■ **SUPPLIED DATA**
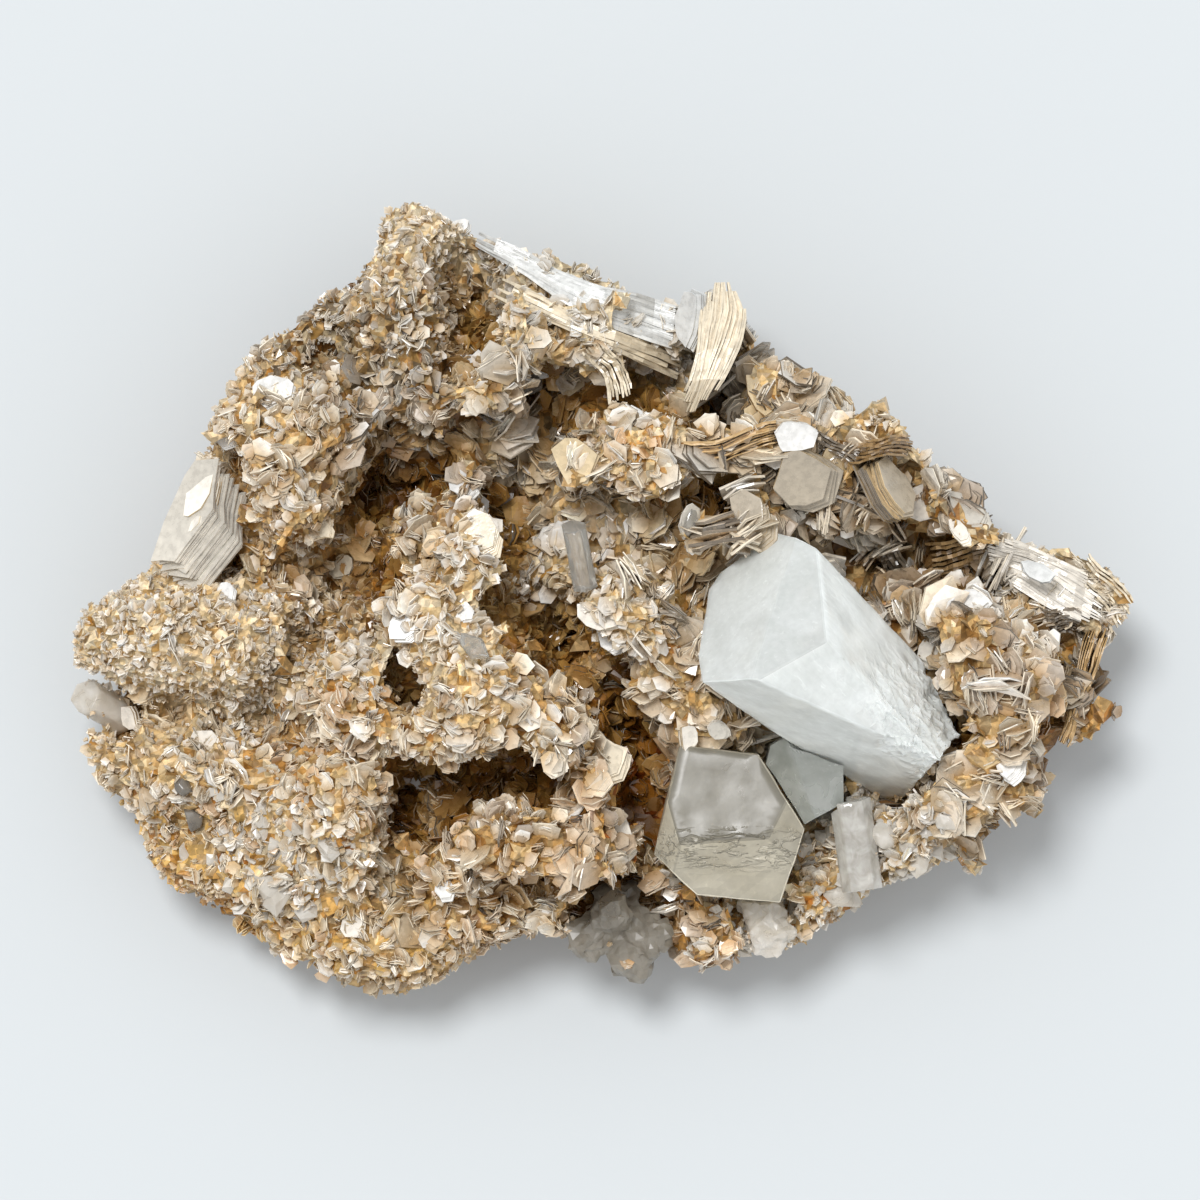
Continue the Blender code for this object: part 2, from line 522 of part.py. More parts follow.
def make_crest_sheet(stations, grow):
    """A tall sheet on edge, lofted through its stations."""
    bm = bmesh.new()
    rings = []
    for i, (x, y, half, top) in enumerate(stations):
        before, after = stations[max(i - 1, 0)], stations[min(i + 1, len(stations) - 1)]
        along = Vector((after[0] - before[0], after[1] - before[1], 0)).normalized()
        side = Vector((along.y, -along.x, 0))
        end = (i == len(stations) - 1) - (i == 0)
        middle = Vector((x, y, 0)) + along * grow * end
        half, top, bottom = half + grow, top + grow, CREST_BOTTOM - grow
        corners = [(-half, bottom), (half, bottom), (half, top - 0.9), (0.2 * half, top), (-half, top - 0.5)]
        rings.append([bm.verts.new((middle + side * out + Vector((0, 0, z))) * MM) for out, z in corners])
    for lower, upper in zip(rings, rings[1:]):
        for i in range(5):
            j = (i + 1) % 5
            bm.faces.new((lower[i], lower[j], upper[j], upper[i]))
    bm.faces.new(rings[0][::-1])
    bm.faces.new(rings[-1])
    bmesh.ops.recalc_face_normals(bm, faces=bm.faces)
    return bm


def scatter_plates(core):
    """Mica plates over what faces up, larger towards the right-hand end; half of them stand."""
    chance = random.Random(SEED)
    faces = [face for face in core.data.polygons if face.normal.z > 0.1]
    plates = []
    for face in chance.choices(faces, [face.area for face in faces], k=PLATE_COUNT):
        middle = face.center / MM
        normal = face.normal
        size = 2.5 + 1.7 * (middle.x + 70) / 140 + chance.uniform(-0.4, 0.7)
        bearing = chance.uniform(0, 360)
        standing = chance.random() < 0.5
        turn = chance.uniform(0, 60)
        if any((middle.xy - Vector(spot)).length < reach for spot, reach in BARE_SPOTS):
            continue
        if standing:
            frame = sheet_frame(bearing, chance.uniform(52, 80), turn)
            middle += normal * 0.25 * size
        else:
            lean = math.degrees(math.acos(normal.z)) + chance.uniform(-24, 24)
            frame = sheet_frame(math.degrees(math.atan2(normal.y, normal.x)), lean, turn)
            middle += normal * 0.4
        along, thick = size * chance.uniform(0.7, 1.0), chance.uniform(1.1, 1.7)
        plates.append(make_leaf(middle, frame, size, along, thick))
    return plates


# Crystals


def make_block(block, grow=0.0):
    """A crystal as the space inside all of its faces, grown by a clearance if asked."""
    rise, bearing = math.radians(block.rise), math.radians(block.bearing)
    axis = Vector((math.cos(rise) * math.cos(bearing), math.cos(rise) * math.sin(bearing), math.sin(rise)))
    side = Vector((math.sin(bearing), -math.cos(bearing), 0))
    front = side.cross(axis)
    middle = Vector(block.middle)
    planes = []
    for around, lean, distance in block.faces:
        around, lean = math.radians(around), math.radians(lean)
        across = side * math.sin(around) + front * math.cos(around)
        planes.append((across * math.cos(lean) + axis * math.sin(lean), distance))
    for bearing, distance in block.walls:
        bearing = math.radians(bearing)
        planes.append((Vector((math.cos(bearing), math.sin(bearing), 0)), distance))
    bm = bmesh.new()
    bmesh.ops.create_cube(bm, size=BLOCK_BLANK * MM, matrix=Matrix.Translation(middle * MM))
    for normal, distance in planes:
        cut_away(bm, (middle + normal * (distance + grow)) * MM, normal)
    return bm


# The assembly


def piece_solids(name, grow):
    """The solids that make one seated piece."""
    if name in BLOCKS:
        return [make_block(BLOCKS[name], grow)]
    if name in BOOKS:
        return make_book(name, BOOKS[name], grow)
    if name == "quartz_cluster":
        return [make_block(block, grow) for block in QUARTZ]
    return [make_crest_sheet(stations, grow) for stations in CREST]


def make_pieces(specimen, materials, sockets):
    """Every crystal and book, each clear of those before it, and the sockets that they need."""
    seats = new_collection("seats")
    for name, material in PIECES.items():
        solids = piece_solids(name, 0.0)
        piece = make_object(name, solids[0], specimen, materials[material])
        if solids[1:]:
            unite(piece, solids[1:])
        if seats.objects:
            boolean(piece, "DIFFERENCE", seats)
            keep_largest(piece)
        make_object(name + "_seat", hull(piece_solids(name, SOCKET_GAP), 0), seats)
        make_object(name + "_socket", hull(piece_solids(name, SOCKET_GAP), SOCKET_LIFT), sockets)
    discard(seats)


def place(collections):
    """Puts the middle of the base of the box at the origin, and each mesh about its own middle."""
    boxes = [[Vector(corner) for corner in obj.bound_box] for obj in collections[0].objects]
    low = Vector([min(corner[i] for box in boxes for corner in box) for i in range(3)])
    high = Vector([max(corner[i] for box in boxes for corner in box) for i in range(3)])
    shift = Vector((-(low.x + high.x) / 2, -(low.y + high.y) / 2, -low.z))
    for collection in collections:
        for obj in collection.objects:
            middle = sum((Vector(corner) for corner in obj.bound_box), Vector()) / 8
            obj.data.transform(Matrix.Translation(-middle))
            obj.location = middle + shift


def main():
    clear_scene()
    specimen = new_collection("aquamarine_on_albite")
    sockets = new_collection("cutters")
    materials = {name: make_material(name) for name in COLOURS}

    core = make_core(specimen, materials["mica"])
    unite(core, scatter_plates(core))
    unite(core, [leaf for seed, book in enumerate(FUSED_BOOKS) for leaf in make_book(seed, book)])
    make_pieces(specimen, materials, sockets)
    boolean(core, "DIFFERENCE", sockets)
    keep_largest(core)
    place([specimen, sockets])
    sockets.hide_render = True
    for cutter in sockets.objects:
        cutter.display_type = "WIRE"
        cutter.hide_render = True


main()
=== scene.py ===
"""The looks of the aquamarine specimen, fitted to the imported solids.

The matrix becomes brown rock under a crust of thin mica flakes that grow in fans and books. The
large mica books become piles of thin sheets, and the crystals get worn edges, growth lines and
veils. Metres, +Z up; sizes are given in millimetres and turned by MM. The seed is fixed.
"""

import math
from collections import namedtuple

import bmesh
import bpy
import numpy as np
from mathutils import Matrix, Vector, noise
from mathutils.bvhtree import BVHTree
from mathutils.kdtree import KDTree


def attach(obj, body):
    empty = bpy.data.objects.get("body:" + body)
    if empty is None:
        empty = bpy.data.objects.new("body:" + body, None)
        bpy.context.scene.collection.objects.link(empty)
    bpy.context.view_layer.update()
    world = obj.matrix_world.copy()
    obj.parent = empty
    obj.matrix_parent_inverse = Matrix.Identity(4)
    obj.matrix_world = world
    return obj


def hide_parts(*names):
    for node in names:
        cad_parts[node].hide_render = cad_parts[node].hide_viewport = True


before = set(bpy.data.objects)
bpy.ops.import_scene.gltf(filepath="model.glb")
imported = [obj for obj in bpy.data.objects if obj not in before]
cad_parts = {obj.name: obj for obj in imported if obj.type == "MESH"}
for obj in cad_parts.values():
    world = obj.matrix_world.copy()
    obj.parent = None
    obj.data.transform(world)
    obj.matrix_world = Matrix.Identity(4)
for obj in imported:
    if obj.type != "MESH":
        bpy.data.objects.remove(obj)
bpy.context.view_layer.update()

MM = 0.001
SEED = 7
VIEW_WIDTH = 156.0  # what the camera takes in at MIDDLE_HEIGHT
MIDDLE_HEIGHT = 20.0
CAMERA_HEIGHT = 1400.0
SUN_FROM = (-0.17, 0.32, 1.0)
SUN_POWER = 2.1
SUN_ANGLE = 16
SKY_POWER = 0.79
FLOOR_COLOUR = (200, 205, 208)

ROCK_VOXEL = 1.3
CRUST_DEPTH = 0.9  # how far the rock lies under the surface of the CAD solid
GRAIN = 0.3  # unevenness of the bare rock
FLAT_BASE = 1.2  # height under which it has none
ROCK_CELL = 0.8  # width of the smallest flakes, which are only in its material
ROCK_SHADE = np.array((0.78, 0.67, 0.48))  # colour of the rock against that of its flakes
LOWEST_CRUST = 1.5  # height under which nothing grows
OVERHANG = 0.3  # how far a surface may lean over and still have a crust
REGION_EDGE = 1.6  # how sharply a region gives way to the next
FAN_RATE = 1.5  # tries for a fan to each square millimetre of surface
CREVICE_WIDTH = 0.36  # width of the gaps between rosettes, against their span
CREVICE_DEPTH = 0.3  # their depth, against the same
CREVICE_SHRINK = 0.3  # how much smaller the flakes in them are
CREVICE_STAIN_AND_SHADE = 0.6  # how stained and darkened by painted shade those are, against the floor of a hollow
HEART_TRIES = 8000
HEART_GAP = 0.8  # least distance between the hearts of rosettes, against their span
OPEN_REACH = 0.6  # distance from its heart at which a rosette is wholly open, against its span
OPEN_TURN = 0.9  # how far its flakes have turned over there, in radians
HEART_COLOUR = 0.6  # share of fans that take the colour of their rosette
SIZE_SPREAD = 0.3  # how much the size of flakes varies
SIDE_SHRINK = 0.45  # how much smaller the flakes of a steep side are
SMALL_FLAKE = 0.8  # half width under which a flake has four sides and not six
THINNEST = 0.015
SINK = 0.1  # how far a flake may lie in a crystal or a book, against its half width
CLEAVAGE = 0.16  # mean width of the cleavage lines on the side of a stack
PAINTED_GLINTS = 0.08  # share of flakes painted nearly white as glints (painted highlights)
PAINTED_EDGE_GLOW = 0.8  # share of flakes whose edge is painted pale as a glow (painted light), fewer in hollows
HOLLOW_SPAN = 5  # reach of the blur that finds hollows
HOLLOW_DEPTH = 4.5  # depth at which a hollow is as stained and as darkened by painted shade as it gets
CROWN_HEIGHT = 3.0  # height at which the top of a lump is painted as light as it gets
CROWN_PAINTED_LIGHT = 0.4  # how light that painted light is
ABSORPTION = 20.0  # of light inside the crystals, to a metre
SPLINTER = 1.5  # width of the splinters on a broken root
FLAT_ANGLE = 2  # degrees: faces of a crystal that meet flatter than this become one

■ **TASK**
Everything from the line that contains "place([specimen, sockets])" to the line that contains "before = set(bpy.data.objects)" must be transcribed exactly, both end lines included.

■ **SOLUTION**
    place([specimen, sockets])
    sockets.hide_render = True
    for cutter in sockets.objects:
        cutter.display_type = "WIRE"
        cutter.hide_render = True


main()
=== scene.py ===
"""The looks of the aquamarine specimen, fitted to the imported solids.

The matrix becomes brown rock under a crust of thin mica flakes that grow in fans and books. The
large mica books become piles of thin sheets, and the crystals get worn edges, growth lines and
veils. Metres, +Z up; sizes are given in millimetres and turned by MM. The seed is fixed.
"""

import math
from collections import namedtuple

import bmesh
import bpy
import numpy as np
from mathutils import Matrix, Vector, noise
from mathutils.bvhtree import BVHTree
from mathutils.kdtree import KDTree


def attach(obj, body):
    empty = bpy.data.objects.get("body:" + body)
    if empty is None:
        empty = bpy.data.objects.new("body:" + body, None)
        bpy.context.scene.collection.objects.link(empty)
    bpy.context.view_layer.update()
    world = obj.matrix_world.copy()
    obj.parent = empty
    obj.matrix_parent_inverse = Matrix.Identity(4)
    obj.matrix_world = world
    return obj


def hide_parts(*names):
    for node in names:
        cad_parts[node].hide_render = cad_parts[node].hide_viewport = True


before = set(bpy.data.objects)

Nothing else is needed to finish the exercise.